Requirements
Copy out all of the material exactly.

================================

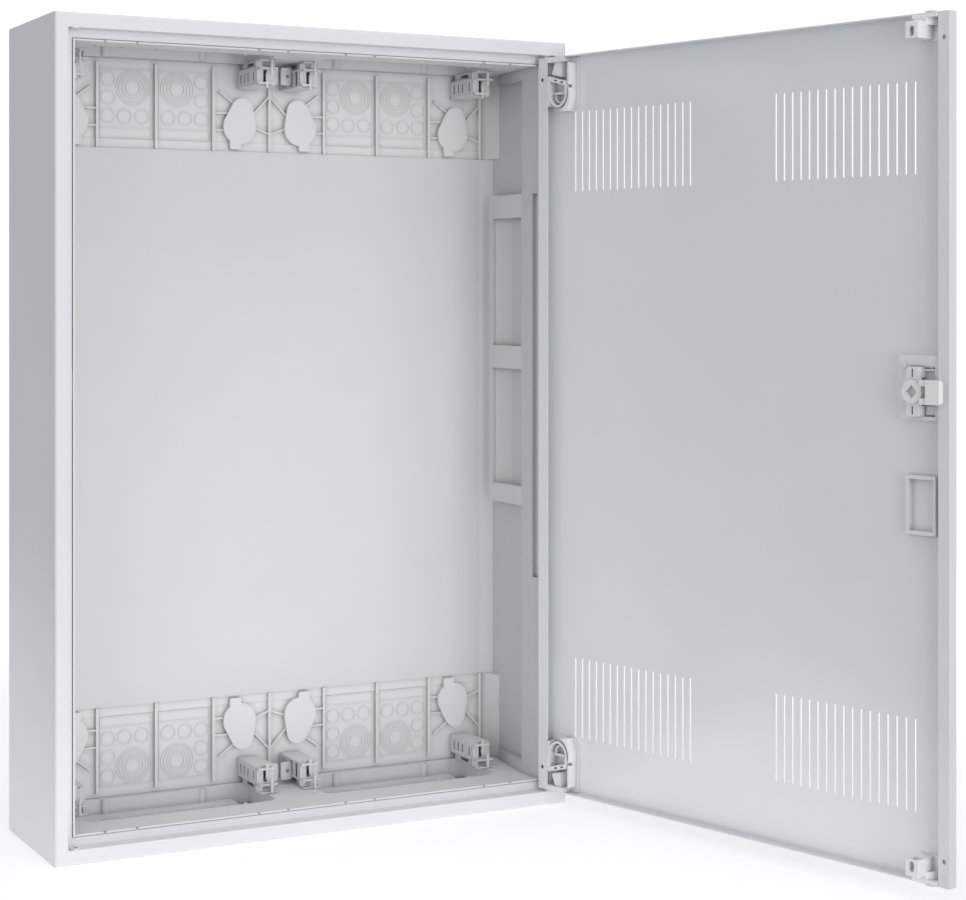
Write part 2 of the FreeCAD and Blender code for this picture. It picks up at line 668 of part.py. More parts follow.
# ---------------------------------------------------------------- door, drawn closed
def make_door_panel():
    pan = block(-DOOR_HALF_X, DOOR_HALF_X, FRONT_Y, DOOR_BACK_Y, -DOOR_HALF_Z, DOOR_HALF_Z)
    pan = round_edges(
        pan, DOOR_BEND,
        lambda p: p.y < FRONT_Y + 1,
    )
    in_x, in_z = DOOR_HALF_X - DOOR_SHEET, DOOR_HALF_Z - DOOR_SHEET
    lip_x0, lip_x1 = -DOOR_HALF_X + FREE_LIP, DOOR_HALF_X - HINGE_LIP
    pan = pan.cut(block(-in_x, in_x, INNER_SKIN_Y, DOOR_BACK_Y - DOOR_SHEET, -in_z, in_z))
    pan = pan.cut(block(lip_x0, lip_x1, INNER_SKIN_Y + 1, DOOR_BACK_Y + 1, -in_z, in_z))
    tools = []
    for side in (-1, 1):
        for end in (-1, 1):
            for k in range(VENTS_PER_GROUP):
                x = side * (VENT_FIRST_X + k * VENT_PITCH)
                z0, z1 = sorted((end * VENT_Z0, end * VENT_Z1))
                tools.append(slot(x, z0, z1, VENT_WIDTH, FRONT_Y - 1, INNER_SKIN_Y + 1))
            for z in LIP_HOLE_ZS:
                tools.append(
                    along_y(LIP_HOLE_R, side * LIP_HOLE_X, end * z, DOOR_BACK_Y - 3, DOOR_BACK_Y + 1)
                )
    for end in (-1, 1):
        hole = rod(PIN_R + 0.2, V(PIVOT_X, PIVOT_Y, DOOR_HALF_Z - 4), V(0, 0, 1), 8)
        tools.append(flip(hole, 1, end))
        for x in NUB_XS:
            nub_slot = block(
                x - NUB_HALF - NUB_PLAY, x + NUB_HALF + NUB_PLAY, NUB_Y0 - NUB_PLAY, NUB_Y1 + NUB_PLAY,
                DOOR_HALF_Z - DOOR_SHEET - 1, DOOR_HALF_Z + 1,
            )
            tools.append(flip(nub_slot, 1, end))
    tools.append(
        block(LATCH_X0 + 6, LATCH_X1 - 6, FRONT_Y - 1, INNER_SKIN_Y + 1, LATCH_Z0 + 6, LATCH_Z1 - 6)
    )
    tools.append(
        block(BLANK_X0 + 4, BLANK_X1 - 4, FRONT_Y - 1, INNER_SKIN_Y + 1, BLANK_Z0 + 4, BLANK_Z1 - 4)
    )
    return cut(pan, tools)


def make_lip_plugs():
    """Plastic rivets in the outermost holes of the door's lips."""
    plugs = []
    for side in (-1, 1):
        for end in (-1, 1):
            stem = along_y(LIP_HOLE_R - PIN_PLAY, LIP_HOLE_X, LIP_HOLE_ZS[0], DOOR_BACK_Y - 3, DOOR_BACK_Y)
            head = along_y(1.5, LIP_HOLE_X, LIP_HOLE_ZS[0], DOOR_BACK_Y, DOOR_BACK_Y + 0.6)
            plugs.append(flip(join([stem, head]), side, end))
    return group(plugs)


def hinge_x(distance):
    """X of a point the given distance from the hinge axis towards the free edge."""
    return PIVOT_X - distance


def make_hinge_block():
    """Upper hinge moulding in the door pan, with its arm, ribs and spring cup."""
    floor_y = INNER_SKIN_Y
    top_z = DOOR_HALF_Z - DOOR_SHEET - 0.2
    base = polygon(
        [
            (hinge_x(6), top_z), (hinge_x(46), top_z), (hinge_x(46), 334.0),
            (hinge_x(40), 325.0), (hinge_x(16), 325.0), (hinge_x(6), 332.0),
        ],
        floor_y, floor_y + 2.0,
    )
    arm = block(hinge_x(34), hinge_x(-3.1), floor_y, floor_y + 7.2, top_z - 4.5, top_z)
    arm_post = block(hinge_x(8), hinge_x(-3.1), floor_y, floor_y + 7.2, top_z - 17.0, top_z)
    arm_rise = block(hinge_x(34), hinge_x(9), floor_y + 7.2, floor_y + 12.5, top_z - 4.5, top_z)
    gusset = polygon(
        [
            (hinge_x(20), top_z - 4), (hinge_x(28), top_z - 4),
            (hinge_x(28), top_z - 20.0), (hinge_x(15), top_z - 16.5),
        ],
        floor_y + 1.0, floor_y + 10.5,
    )
    cross_bar = bar(hinge_x(10), 361.0, hinge_x(37.2), 353.9, 4.8, floor_y + 2.0, floor_y + 12.0)
    cup = tube_ring(13.0, 2.0, CUP_X, CUP_Z, floor_y + 2.0, floor_y + 12.0)
    cup = cup.cut(block(hinge_x(60), hinge_x(-10), floor_y, floor_y + 20, CUP_Z + 5, 380.0))
    inner_cup = tube_ring(8.0, 1.6, CUP_X, CUP_Z - 1, floor_y + 2.0, floor_y + 8.0)
    inner_cup = inner_cup.cut(block(hinge_x(60), hinge_x(-10), floor_y, floor_y + 20, CUP_Z, 380.0))
    web = block(hinge_x(30), hinge_x(10), floor_y + 2.0, floor_y + 7.0, 343.5, 346.0)
    column = block(hinge_x(13.5), hinge_x(9.2), floor_y + 2.0, floor_y + 11.5, 331.5, 362.0)
    side_wall = block(hinge_x(38.2), hinge_x(35.6), floor_y + 2.0, floor_y + 12.0, 343.0, 356.0)
    body = join(
        [base, arm, arm_post, arm_rise, gusset, cross_bar, cup, inner_cup, web, column, side_wall]
    )
    slots = [
        bar(hinge_x(20 + 9 * k), 358.4 - 2.3 * k, hinge_x(24 + 9 * k), 357.4 - 2.3 * k,
            1.9, floor_y + 7.0, floor_y + 14.0)
        for k in range(2)
    ]
    pin_hole = rod(PIN_R, V(PIVOT_X, PIVOT_Y, top_z - 20), V(0, 0, 1), 25)
    return cut(body, slots + [pin_hole])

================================

Answer to this problem
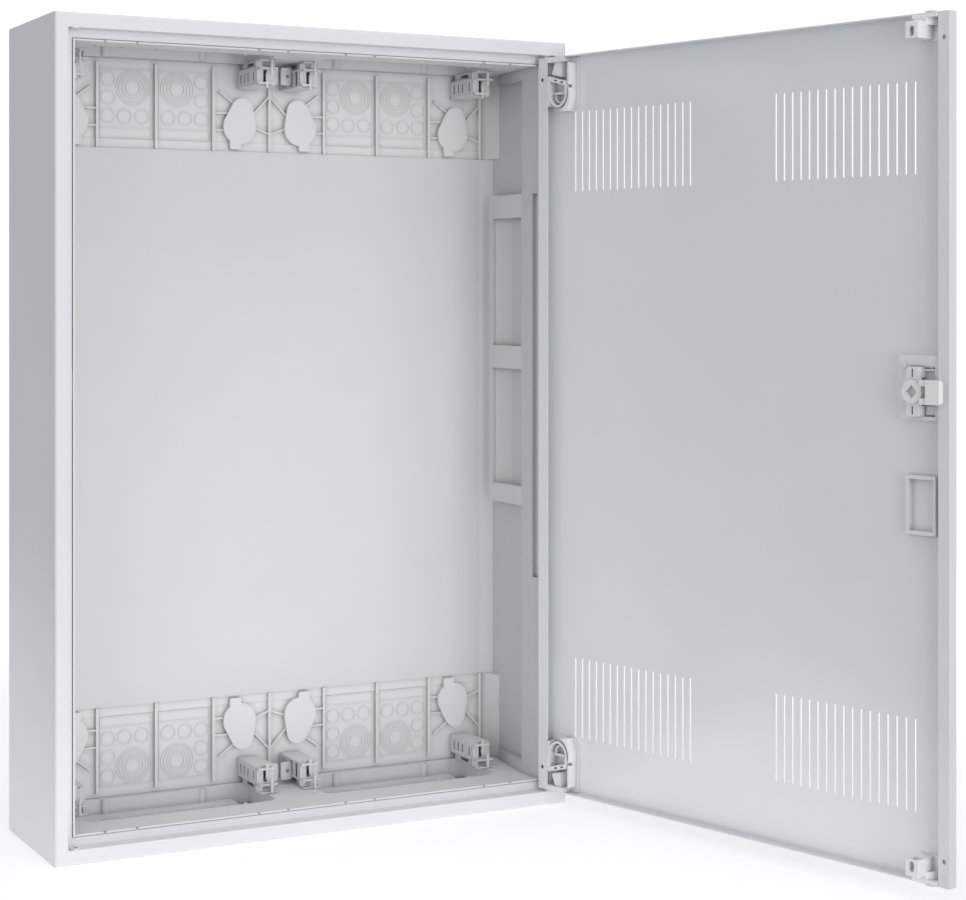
Write part 2 of the FreeCAD and Blender code for this picture. It picks up at line 668 of part.py. More parts follow.
# ---------------------------------------------------------------- door, drawn closed
def make_door_panel():
    pan = block(-DOOR_HALF_X, DOOR_HALF_X, FRONT_Y, DOOR_BACK_Y, -DOOR_HALF_Z, DOOR_HALF_Z)
    pan = round_edges(
        pan, DOOR_BEND,
        lambda p: p.y < FRONT_Y + 1,
    )
    in_x, in_z = DOOR_HALF_X - DOOR_SHEET, DOOR_HALF_Z - DOOR_SHEET
    lip_x0, lip_x1 = -DOOR_HALF_X + FREE_LIP, DOOR_HALF_X - HINGE_LIP
    pan = pan.cut(block(-in_x, in_x, INNER_SKIN_Y, DOOR_BACK_Y - DOOR_SHEET, -in_z, in_z))
    pan = pan.cut(block(lip_x0, lip_x1, INNER_SKIN_Y + 1, DOOR_BACK_Y + 1, -in_z, in_z))
    tools = []
    for side in (-1, 1):
        for end in (-1, 1):
            for k in range(VENTS_PER_GROUP):
                x = side * (VENT_FIRST_X + k * VENT_PITCH)
                z0, z1 = sorted((end * VENT_Z0, end * VENT_Z1))
                tools.append(slot(x, z0, z1, VENT_WIDTH, FRONT_Y - 1, INNER_SKIN_Y + 1))
            for z in LIP_HOLE_ZS:
                tools.append(
                    along_y(LIP_HOLE_R, side * LIP_HOLE_X, end * z, DOOR_BACK_Y - 3, DOOR_BACK_Y + 1)
                )
    for end in (-1, 1):
        hole = rod(PIN_R + 0.2, V(PIVOT_X, PIVOT_Y, DOOR_HALF_Z - 4), V(0, 0, 1), 8)
        tools.append(flip(hole, 1, end))
        for x in NUB_XS:
            nub_slot = block(
                x - NUB_HALF - NUB_PLAY, x + NUB_HALF + NUB_PLAY, NUB_Y0 - NUB_PLAY, NUB_Y1 + NUB_PLAY,
                DOOR_HALF_Z - DOOR_SHEET - 1, DOOR_HALF_Z + 1,
            )
            tools.append(flip(nub_slot, 1, end))
    tools.append(
        block(LATCH_X0 + 6, LATCH_X1 - 6, FRONT_Y - 1, INNER_SKIN_Y + 1, LATCH_Z0 + 6, LATCH_Z1 - 6)
    )
    tools.append(
        block(BLANK_X0 + 4, BLANK_X1 - 4, FRONT_Y - 1, INNER_SKIN_Y + 1, BLANK_Z0 + 4, BLANK_Z1 - 4)
    )
    return cut(pan, tools)


def make_lip_plugs():
    """Plastic rivets in the outermost holes of the door's lips."""
    plugs = []
    for side in (-1, 1):
        for end in (-1, 1):
            stem = along_y(LIP_HOLE_R - PIN_PLAY, LIP_HOLE_X, LIP_HOLE_ZS[0], DOOR_BACK_Y - 3, DOOR_BACK_Y)
            head = along_y(1.5, LIP_HOLE_X, LIP_HOLE_ZS[0], DOOR_BACK_Y, DOOR_BACK_Y + 0.6)
            plugs.append(flip(join([stem, head]), side, end))
    return group(plugs)


def hinge_x(distance):
    """X of a point the given distance from the hinge axis towards the free edge."""
    return PIVOT_X - distance


def make_hinge_block():
    """Upper hinge moulding in the door pan, with its arm, ribs and spring cup."""
    floor_y = INNER_SKIN_Y
    top_z = DOOR_HALF_Z - DOOR_SHEET - 0.2
    base = polygon(
        [
            (hinge_x(6), top_z), (hinge_x(46), top_z), (hinge_x(46), 334.0),
            (hinge_x(40), 325.0), (hinge_x(16), 325.0), (hinge_x(6), 332.0),
        ],
        floor_y, floor_y + 2.0,
    )
    arm = block(hinge_x(34), hinge_x(-3.1), floor_y, floor_y + 7.2, top_z - 4.5, top_z)
    arm_post = block(hinge_x(8), hinge_x(-3.1), floor_y, floor_y + 7.2, top_z - 17.0, top_z)
    arm_rise = block(hinge_x(34), hinge_x(9), floor_y + 7.2, floor_y + 12.5, top_z - 4.5, top_z)
    gusset = polygon(
        [
            (hinge_x(20), top_z - 4), (hinge_x(28), top_z - 4),
            (hinge_x(28), top_z - 20.0), (hinge_x(15), top_z - 16.5),
        ],
        floor_y + 1.0, floor_y + 10.5,
    )
    cross_bar = bar(hinge_x(10), 361.0, hinge_x(37.2), 353.9, 4.8, floor_y + 2.0, floor_y + 12.0)
    cup = tube_ring(13.0, 2.0, CUP_X, CUP_Z, floor_y + 2.0, floor_y + 12.0)
    cup = cup.cut(block(hinge_x(60), hinge_x(-10), floor_y, floor_y + 20, CUP_Z + 5, 380.0))
    inner_cup = tube_ring(8.0, 1.6, CUP_X, CUP_Z - 1, floor_y + 2.0, floor_y + 8.0)
    inner_cup = inner_cup.cut(block(hinge_x(60), hinge_x(-10), floor_y, floor_y + 20, CUP_Z, 380.0))
    web = block(hinge_x(30), hinge_x(10), floor_y + 2.0, floor_y + 7.0, 343.5, 346.0)
    column = block(hinge_x(13.5), hinge_x(9.2), floor_y + 2.0, floor_y + 11.5, 331.5, 362.0)
    side_wall = block(hinge_x(38.2), hinge_x(35.6), floor_y + 2.0, floor_y + 12.0, 343.0, 356.0)
    body = join(
        [base, arm, arm_post, arm_rise, gusset, cross_bar, cup, inner_cup, web, column, side_wall]
    )
    slots = [
        bar(hinge_x(20 + 9 * k), 358.4 - 2.3 * k, hinge_x(24 + 9 * k), 357.4 - 2.3 * k,
            1.9, floor_y + 7.0, floor_y + 14.0)
        for k in range(2)
    ]
    pin_hole = rod(PIN_R, V(PIVOT_X, PIVOT_Y, top_z - 20), V(0, 0, 1), 25)
    return cut(body, slots + [pin_hole])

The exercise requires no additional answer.